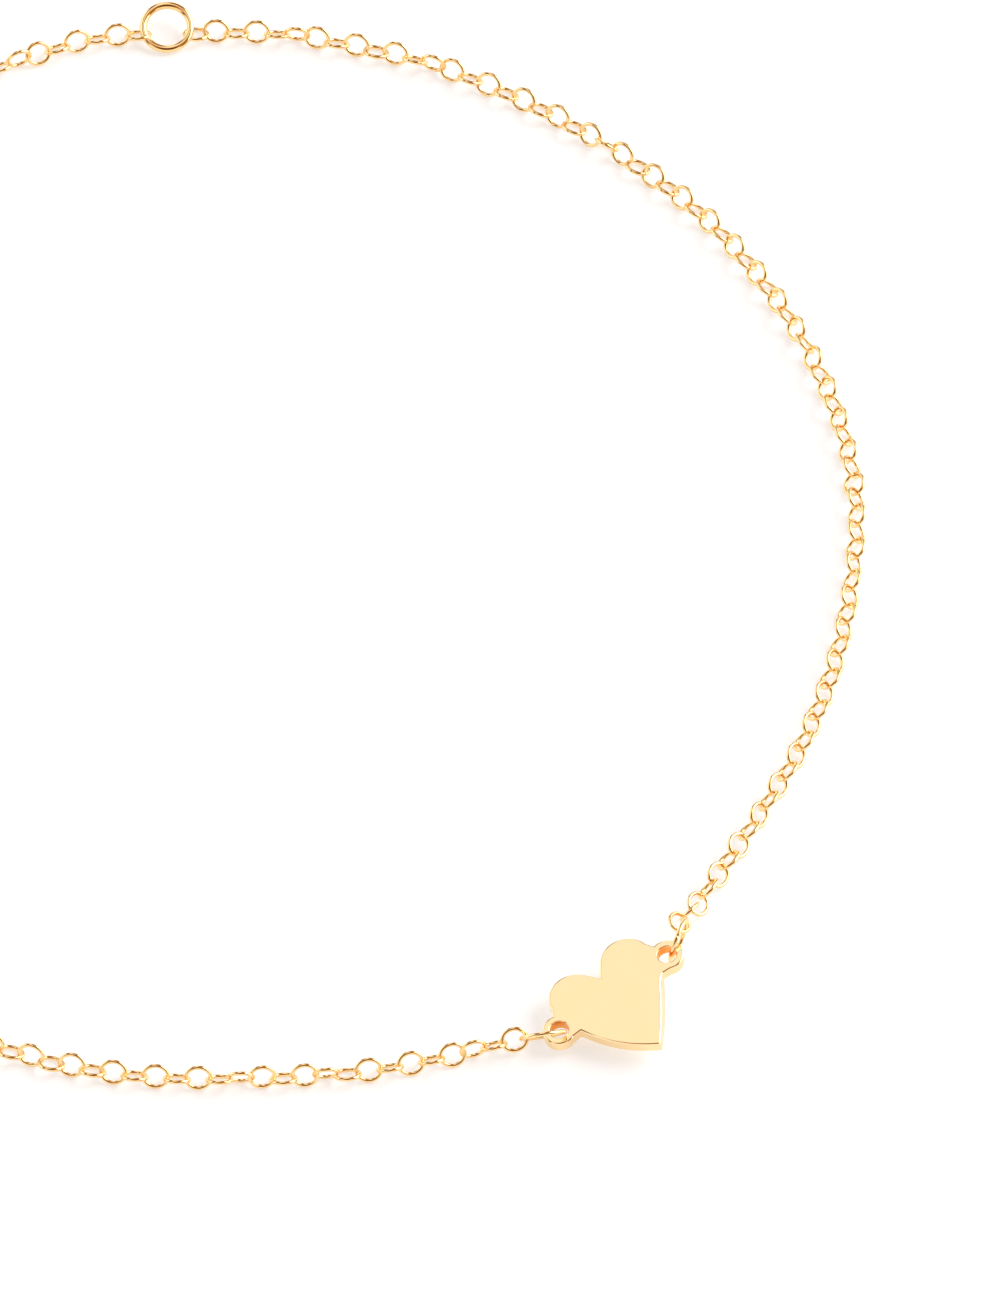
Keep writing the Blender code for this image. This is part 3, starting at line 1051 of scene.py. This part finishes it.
@dataclass
class Necklace:
    """The whole necklace, from the heart plate out to the clasp and the end ring.

    A ring's two sizes are its diameter and its wire. A heart ring's place is its middle, its X and its Z.
    """

    right: Route = field(
        default_factory=lambda: Route((
            (48.45, -49.25, 2.9), (49.4, -47.6, 2.1), (50.3, -45.85, 1.35), (51.7, -43.3, 1.12), (53.4, -40.2, 1.12),
            (57.4, -32.9), (61.5, -24.1), (64.9, -12.4), (66.6, 1.8), (65.6, 12.8), (62.4, 23.6), (57.3, 33.9),
            (51.3, 42.4), (43.2, 50.3), (33.1, 57.6), (22.3, 62.9), (11.2, 65.9), (5.0, 66.6), (-0.42, 66.7),
        ))
    )
    extension: Route = field(
        default_factory=lambda: Route(((-6.34, 66.4), (-12.1, 65.4), (-20.0, 62.2), (-30.0, 57.6), (-41.0, 50.7)))
    )
    left: Route = field(
        default_factory=lambda: Route((
            (32.32, -62.47, 1.36), (30.4, -62.95, 1.12), (26.2, -64.1), (18.2, -65.9), (8.3, -66.8), (-2.1, -66.7),
            (-10.3, -65.4), (-17.7, -63.1), (-34.0, -56.6), (-50.5, -46.4), (-64.0, -32.6), (-73.8, -15.0),
            (-79.2, 5.0), (-80.6, 25.0), (-80.0, 43.5),
        ))
    )
    jump_ring: tuple[float, float] = (4.8, 0.45)
    adjuster_ring: tuple[float, float] = (5.65, 0.78)
    end_ring: tuple[float, float] = (5.65, 0.62)
    clasp_ring: tuple[float, float] = (3.8, 0.5)
    clasp_ring_lean: float = 20.0
    ring_cut: float = 0.08
    heart_ring_cut_at: float = 80.0
    left_ring_place: tuple[Vector, Vector, Vector] = (
        Vector((35.05, -62.45, 2.08)), Vector((0.988, 0.121, 0.095)), Vector((-0.153, 0.826, 0.542)),
    )
    right_ring_place: tuple[Vector, Vector, Vector] = (
        Vector((48.34, -51.78, 3.31)), Vector((0.352, 0.738, 0.577)), Vector((0.927, -0.359, -0.107)),
    )
    adjuster_ring_up: Vector = Vector((0, -0.309, 0.951))
    end_ring_up: Vector = Vector((0, -0.070, 0.998))

    def rings(self) -> list[WireRing]:
        """Measures up every ring of the necklace.

        Returns:
            The rings, unbuilt.
        """
        _, along = self.left.at(self.left.lengths[-1])
        leaning = turned(-self.clasp_ring_lean, along).to_3x3() @ Vector((0, 0, 1)).cross(along)
        heart_rings = [
            WireRing(name, name, *self.jump_ring, axes(*place), cut=self.ring_cut, cut_at=self.heart_ring_cut_at)
            for name, place in (("heart_ring_left", self.left_ring_place), ("heart_ring_right", self.right_ring_place))
        ]
        clasp_ring_place = axes(box_middle("clasp_ring"), along, leaning)
        clasp_ring = WireRing("clasp_ring", "clasp_ring", *self.clasp_ring, clasp_ring_place, cut=self.ring_cut)
        closed_rings = [
            WireRing(name, name, *sizes, axes(box_middle(name), Vector((1, 0, 0)), up))
            for name, sizes, up in (
                ("adjuster_ring", self.adjuster_ring, self.adjuster_ring_up),
                ("end_ring", self.end_ring, self.end_ring_up),
            )
        ]
        return [*heart_rings, clasp_ring, *closed_rings]

    def build(self) -> None:
        """Builds every piece."""
        HeartPlate().build()
        for ring in self.rings():
            ring.build()
        link = CableLink().model()
        ChainArm("chain_right", 8, self.right, 20, 11, "right_run_{}_bend", strays=(64, 71)).build(link)
        ChainArm("chain_extension", 2, self.extension, 45, 12, "extension_run_{}_bend", strays=(6,)).build(link)
        ChainArm("chain_left", 10, self.left, -33, 13, "left_run_{}_bend", strays=(2, 9, 13)).build(link)
        bpy.data.objects.remove(link)
        LobsterClasp().build()


# ------------------------------------------------------------------------------------------------ studio


@dataclass(frozen=True)
class Glow:
    """A colour of light and how strong it is."""

    colour: str
    strength: float

    def node(self, tree: bpy.types.NodeTree) -> bpy.types.NodeSocket:
        """Puts the light in a node tree.

        Args:
            tree: The node tree.

        Returns:
            The output that gives its colour times its strength.
        """
        r, g, b, _ = linear(self.colour)
        return add_node(
            tree, "ShaderNodeCombineColor", {0: r * self.strength, 1: g * self.strength, 2: b * self.strength}
        ).outputs[0]


@dataclass(frozen=True)
class TentPanel:
    """A round, soft-edged part of the light tent.

    Attributes:
        towards: Where its middle lies, seen from the necklace.
        reach: How many degrees from its middle it ends.
        softness: Over how many degrees it fades.
        glow: Its light.
    """

    towards: tuple[float, float, float]
    reach: float
    softness: float
    glow: Glow

    def over(
        self, tree: bpy.types.NodeTree, way: bpy.types.NodeSocket, under: bpy.types.NodeSocket
    ) -> bpy.types.NodeSocket:
        """Lays the panel over the light behind it.

        Args:
            tree: The world's node tree.
            way: The direction that is looked in.
            under: The light behind the panel.

        Returns:
            The light with the panel in it.
        """
        middle = Vector(self.towards).normalized()
        nearness = add_node(tree, "ShaderNodeVectorMath", {0: way, 1: middle}, operation="DOT_PRODUCT")
        inside = add_node(
            tree, "ShaderNodeMapRange",
            {
                "Value": nearness.outputs["Value"],
                "From Min": math.cos(math.radians(self.reach + self.softness / 2)),
                "From Max": math.cos(math.radians(self.reach - self.softness / 2)),
            },
            interpolation_type="SMOOTHSTEP",
        )
        return add_node(
            tree, "ShaderNodeMix",
            {MIX_SHARE: inside.outputs[0], MIX_FIRST: under, MIX_SECOND: self.glow.node(tree)}, data_type="RGBA",
        ).outputs[MIX_RESULT]


@dataclass
class Studio:
    """A pale, faintly backlit table in a white light tent, seen from above.

    Attributes:
        aim: The point on the table that the camera aims at.
        elevation: How steeply the camera looks down, in degrees.
        distance: How far the camera is from that point.
        table_cloud: The table's colour in its darker patches.
        table_cloud_mm: The size of those patches.
        panels: The tent's walls and openings, each laid over the ones before it.
        key_spread: How wide the key light looks from the table, in degrees.
    """

    aim: Vector = Vector((31.2, -12.9, 0.0))
    elevation: float = 52.0
    distance: float = 1400.0
    lens: float = 391.4
    table_size: float = 8000.0
    table_colour: str = "#CACBCE"
    table_cloud: str = "#C8C9CC"
    table_cloud_mm: float = 125.0
    table_backlight: float = 0.52
    roof: Glow = Glow("#FFFFFF", 1.08)
    panels: tuple[TentPanel, ...] = (
        TentPanel((0.91, 0.31, 0.26), 66.0, 8.0, Glow("#B4824A", 0.75)),
        TentPanel((0.91, 0.31, 0.26), 40.0, 5.0, Glow("#FFFFFF", 2.2)),
        TentPanel((-0.92, 0.31, 0.2), 54.0, 6.0, Glow("#85551F", 0.5)),
        TentPanel((-0.92, 0.31, 0.2), 39.0, 5.0, Glow("#FFFFFF", 1.4)),
        TentPanel((0.0, -0.616, 0.788), 34.0, 14.0, Glow("#C08A44", 0.85)),
        TentPanel((0.0, -0.616, 0.788), 19.0, 10.0, Glow("#6B3A10", 0.4)),
    )
    key_power: float = 1.25
    key_spread: float = 40.0
    key_from: Vector = Vector((0.62, 0.28, 0.6))

    def build(self) -> None:
        """Sets up the table, the light and the camera."""
        self.table()
        self.light_tent()
        self.key()
        self.camera()
        bpy.context.scene.view_settings.view_transform = "Standard"

    def table(self) -> None:
        """Lays the matt white acrylic table top, lit faintly from below so that shadows stay pale."""
        bpy.ops.mesh.primitive_plane_add(size=self.table_size * MM)
        table = new_piece("table_top")
        made = bpy.data.materials.new("backlit_white_acrylic")
        made.use_nodes = True
        tree = made.node_tree
        shader = tree.nodes["Principled BSDF"]
        shader.inputs["Roughness"].default_value = 0.6
        shader.inputs["Specular IOR Level"].default_value = 0.1
        shader.inputs["Emission Color"].default_value = linear("#FFFFFF")
        shader.inputs["Emission Strength"].default_value = self.table_backlight
        place = add_node(tree, "ShaderNodeTexCoord", {}).outputs["Object"]
        fineness = 1 / (MM * self.table_cloud_mm)
        patches = add_node(tree, "ShaderNodeTexNoise", {"Vector": place, "Scale": fineness, "Detail": 2.0})
        colour = add_node(
            tree, "ShaderNodeMix",
            {
                MIX_SHARE: patches.outputs[0],
                MIX_FIRST: linear(self.table_colour),
                MIX_SECOND: linear(self.table_cloud),
            },
            data_type="RGBA",
        )
        tree.links.new(colour.outputs[MIX_RESULT], shader.inputs["Base Color"])
        table.data.materials.append(made)

    def light_tent(self) -> None:
        """Hangs the white tent, with its lit walls and the opening that the camera looks through."""
        world = bpy.data.worlds.new("light_tent")
        bpy.context.scene.world = world
        world.use_nodes = True
        tree = world.node_tree
        way = add_node(tree, "ShaderNodeTexCoord", {}).outputs["Generated"]
        light = self.roof.node(tree)
        for panel in self.panels:
            light = panel.over(tree, way, light)
        tree.links.new(light, tree.nodes["Background"].inputs["Color"])

    def key(self) -> None:
        """Sets the soft key light that comes through the tent's right wall."""
        light = bpy.data.lights.new("key_light", "SUN")
        light.angle = math.radians(self.key_spread)
        light.energy = self.key_power
        light.color = linear("#FFFFFF")[:3]
        lamp = bpy.data.objects.new("key_light", light)
        lamp.rotation_euler = self.key_from.to_track_quat("Z", "Y").to_euler()
        bpy.context.collection.objects.link(lamp)

    def camera(self) -> None:
        """Sets the camera high in front of the necklace."""
        data = bpy.data.cameras.new("camera")
        data.lens = self.lens
        data.clip_start, data.clip_end = 0.05, 20.0
        camera = bpy.data.objects.new("camera", data)
        angle = math.radians(self.elevation)
        back = Vector((0.0, -math.cos(angle), math.sin(angle)))
        camera.location = (self.aim + CIRCLE_MIDDLE + back * self.distance) * MM
        camera.rotation_euler = (math.pi / 2 - angle, 0.0, 0.0)
        bpy.context.collection.objects.link(camera)
        bpy.context.scene.camera = camera


def main() -> None:
    """Builds the necklace and its studio, and logs each piece's face count as it is handed over."""
    logging.basicConfig(level=logging.INFO, format="%(message)s", stream=sys.stdout)
    Necklace().build()
    Studio().build()


if __name__ == "__main__":
    main()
------------
--- Job ---
In the listing, find all lines with the string "part" and copy them.

--- Problem solution ---
Keep writing the Blender code for this image. This is part 3, starting at line 1051 of scene.py. This part finishes it.
    """A round, soft-edged part of the light tent.